By LAURA A. LOCKE | SAN FRANCISCO
Posted Sunday, June 29, 2003; 14.08BST
Most e-commerce start-ups died long before they got old. But eBay skipped adolescence entirely — heading straight to profitability — thanks largely to Meg Whitman, a seasoned corporate executive who in 1998 began overseeing the online curiosity that rapidly morphed into the world's most successful e-commerce company. Valued at $32 billion, eBay generates $59 million a day, $684 per second.
Today, mom-and-pop shops do business alongside the likes of IBM, Kodak and Sears Roebuck — and many stake their livelihood on the digital marketplace. "I think there's a minimum of 150,000 businesses that might not exist without eBay," Whitman marvels. Reflecting on eBay's sensational ascent, it's hard to fathom the considerable prodding it took to get Whitman, then 41, on board. Then at Hasbro Inc., she bristled at a headhunter's notion of uprooting her Boston-based family for "this obscure, no-name Internet company" out in California. And even after she joined, there were difficult times: the falling Internet sector brought the company's stock down to a low of $30 a share. And last October, an embarrassing Congressional report revealed that Whitman had received sweetheart IPO deals from Goldman Sachs, though Whitman was never formally charged with any impropriety.

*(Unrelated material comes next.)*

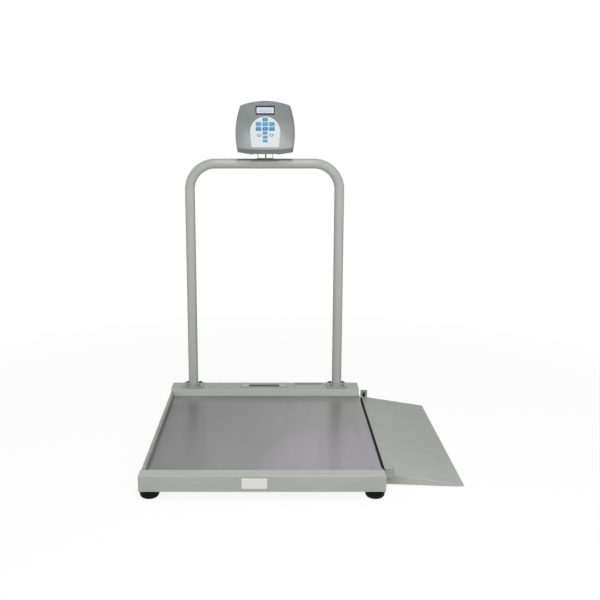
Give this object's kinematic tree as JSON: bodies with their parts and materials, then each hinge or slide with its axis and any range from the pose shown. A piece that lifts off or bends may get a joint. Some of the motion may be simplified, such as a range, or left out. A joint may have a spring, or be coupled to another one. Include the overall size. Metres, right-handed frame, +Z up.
{
  "type": "wheelchair ramp scale",
  "caption": "Low weighing platform on levelling feet with a fold-up side ramp, a rear tube handrail and a tilting keypad readout head.",
  "frame": {"origin": "on the floor, under the middle of the whole footprint with the ramp down", "axes": "+X across the platform towards the ramp, +Y from the front edge to the handrail, +Z up"},
  "size_m": [1.026, 0.9434, 1.2235],
  "materials": {
    "grey_paint": "warm light grey powder coat, satin, fine orange peel",
    "plate_steel": "bare steel sheet under the mat",
    "deck_mat": "smooth satin grey sheet with a soft sheen",
    "cell_steel": "nickel-plated machined steel",
    "box_aluminium": "cast aluminium, dull",
    "dark_steel": "black-oxide steel fastener, slightly worn",
    "foot_rubber": "matt black moulded rubber over a steel stud",
    "cable_jacket": "smooth dark grey cable jacket",
    "head_plastic": "fine textured grey moulded plastic",
    "window_lens": "glossy navy window frame round a pale screen",
    "display_screen": "pale blue-white reflective display",
    "keypad_film": "white printed keypad film, satin",
    "key_film": "teal-blue domed key, satin",
    "circuit_board": "green glass-fibre board"
  },
  "bodies": {
    "base": {"front_rail": "grey_paint", "rear_housing": "grey_paint", "left_side_guard": "grey_paint", "right_side_member": "grey_paint", "deck_plate": "plate_steel", "deck_mat": "deck_mat", "deck_stringer_left": "grey_paint", "deck_stringer_right": "grey_paint", "load_cell_front_left": "cell_steel", "load_cell_front_right": "cell_steel", "load_cell_rear_left": "cell_steel", "load_cell_rear_right": "cell_steel", "junction_box": "box_aluminium", "junction_box_lid": "box_aluminium", "handrail_tube": "grey_paint", "handrail_flange_left": "grey_paint", "handrail_flange_right": "grey_paint", "flange_bolt_left_1": "dark_steel", "flange_bolt_left_2": "dark_steel", "flange_bolt_left_3": "dark_steel", "flange_bolt_left_4": "dark_steel", "flange_bolt_right_1": "dark_steel", "flange_bolt_right_2": "dark_steel", "flange_bolt_right_3": "dark_steel", "flange_bolt_right_4": "dark_steel", "hinge_bracket_front": "grey_paint", "hinge_bracket_rear": "grey_paint", "hinge_pin_front": "dark_steel", "hinge_pin_rear": "dark_steel", "indicator_bracket": "grey_paint", "tilt_pin": "cell_steel", "signal_cable": "cable_jacket"},
    "ramp": {"ramp_plate": "grey_paint", "ramp_back_flange": "grey_paint", "ramp_side_front": "grey_paint", "ramp_side_rear": "grey_paint", "ramp_rib": "grey_paint"},
    "indicator": {"indicator_front_shell": "head_plastic", "indicator_rear_shell": "head_plastic", "display_window": "window_lens", "display_module": "display_screen", "keypad_overlay": "keypad_film", "circuit_board": "circuit_board"},
    "foot_front_left_body": {"foot_front_left": "foot_rubber"},
    "foot_front_right_body": {"foot_front_right": "foot_rubber"},
    "foot_rear_left_body": {"foot_rear_left": "foot_rubber"},
    "foot_rear_right_body": {"foot_rear_right": "foot_rubber"},
    "key_top_body": {"key_top": "key_film"},
    "key_upper_left_body": {"key_upper_left": "key_film"},
    "key_upper_centre_body": {"key_upper_centre": "key_film"},
    "key_upper_right_body": {"key_upper_right": "key_film"},
    "key_lower_left_body": {"key_lower_left": "key_film"},
    "key_lower_centre_body": {"key_lower_centre": "key_film"},
    "key_lower_right_body": {"key_lower_right": "key_film"},
    "key_small_upper_body": {"key_small_upper": "key_film"},
    "key_small_middle_body": {"key_small_middle": "key_film"},
    "key_small_lower_body": {"key_small_lower": "key_film"},
    "key_oval_left_body": {"key_oval_left": "key_film"},
    "key_oval_right_body": {"key_oval_right": "key_film"}
  },
  "joints": [
    {"name": "ramp_fold", "type": "hinge", "parent": "base", "child": "ramp", "pos_m": [0.27275, 0.03825, 0.056], "axis": [0, -1, 0], "range_deg": [0, 100]},
    {"name": "indicator_tilt", "type": "hinge", "parent": "base", "child": "indicator", "pos_m": [-0.129, 0.42675, 1.034], "axis": [-1, 0, 0], "range_deg": [-20, 20]},
    {"name": "foot_front_left_level", "type": "slide", "parent": "base", "child": "foot_front_left_body", "axis": [0, 0, 1], "range_m": [-0.01, 0]},
    {"name": "foot_front_right_level", "type": "slide", "parent": "base", "child": "foot_front_right_body", "axis": [0, 0, 1], "range_m": [-0.01, 0]},
    {"name": "foot_rear_left_level", "type": "slide", "parent": "base", "child": "foot_rear_left_body", "axis": [0, 0, 1], "range_m": [-0.01, 0]},
    {"name": "foot_rear_right_level", "type": "slide", "parent": "base", "child": "foot_rear_right_body", "axis": [0, 0, 1], "range_m": [-0.01, 0]},
    {"name": "key_top_press", "type": "slide", "parent": "indicator", "child": "key_top_body", "axis": [0, 1, 0], "range_m": [0, 0.0005], "stiffness_N_per_m": 1500},
    {"name": "key_upper_left_press", "type": "slide", "parent": "indicator", "child": "key_upper_left_body", "axis": [0, 1, 0], "range_m": [0, 0.0005], "stiffness_N_per_m": 1500},
    {"name": "key_upper_centre_press", "type": "slide", "parent": "indicator", "child": "key_upper_centre_body", "axis": [0, 1, 0], "range_m": [0, 0.0005], "stiffness_N_per_m": 1500},
    {"name": "key_upper_right_press", "type": "slide", "parent": "indicator", "child": "key_upper_right_body", "axis": [0, 1, 0], "range_m": [0, 0.0005], "stiffness_N_per_m": 1500},
    {"name": "key_lower_left_press", "type": "slide", "parent": "indicator", "child": "key_lower_left_body", "axis": [0, 1, 0], "range_m": [0, 0.0005], "stiffness_N_per_m": 1500},
    {"name": "key_lower_centre_press", "type": "slide", "parent": "indicator", "child": "key_lower_centre_body", "axis": [0, 1, 0], "range_m": [0, 0.0005], "stiffness_N_per_m": 1500},
    {"name": "key_lower_right_press", "type": "slide", "parent": "indicator", "child": "key_lower_right_body", "axis": [0, 1, 0], "range_m": [0, 0.0005], "stiffness_N_per_m": 1500},
    {"name": "key_small_upper_press", "type": "slide", "parent": "indicator", "child": "key_small_upper_body", "axis": [0, 1, 0], "range_m": [0, 0.0005], "stiffness_N_per_m": 1500},
    {"name": "key_small_middle_press", "type": "slide", "parent": "indicator", "child": "key_small_middle_body", "axis": [0, 1, 0], "range_m": [0, 0.0005], "stiffness_N_per_m": 1500},
    {"name": "key_small_lower_press", "type": "slide", "parent": "indicator", "child": "key_small_lower_body", "axis": [0, 1, 0], "range_m": [0, 0.0005], "stiffness_N_per_m": 1500},
    {"name": "key_oval_left_press", "type": "slide", "parent": "indicator", "child": "key_oval_left_body", "axis": [0, 1, 0], "range_m": [0, 0.0005], "stiffness_N_per_m": 1500},
    {"name": "key_oval_right_press", "type": "slide", "parent": "indicator", "child": "key_oval_right_body", "axis": [0, 1, 0], "range_m": [0, 0.0005], "stiffness_N_per_m": 1500}
  ]
}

But Whitman persevered, and eBay has radically altered the way people everywhere buy and sell stuff, transforming her into one of the most powerful career women on the planet. Shying away from accolades, she quickly credits the eBay community, to whom she's fiercely loyal. Sometimes she even answers e-mail queries from customers personally. "I don't feel like I preside over anything because it is truly the community of users who have built this company," she says. The Princeton economics major with a Harvard M.B.A. speaks in measured sentences, but her easygoing nature and sense of humor are evident, even when revealing a foible: after kicking the habit for nine months, she admits she's hooked again. "Unfortunately, I'm back on caffeine," she laughs. But it's her competitors who need the jolt.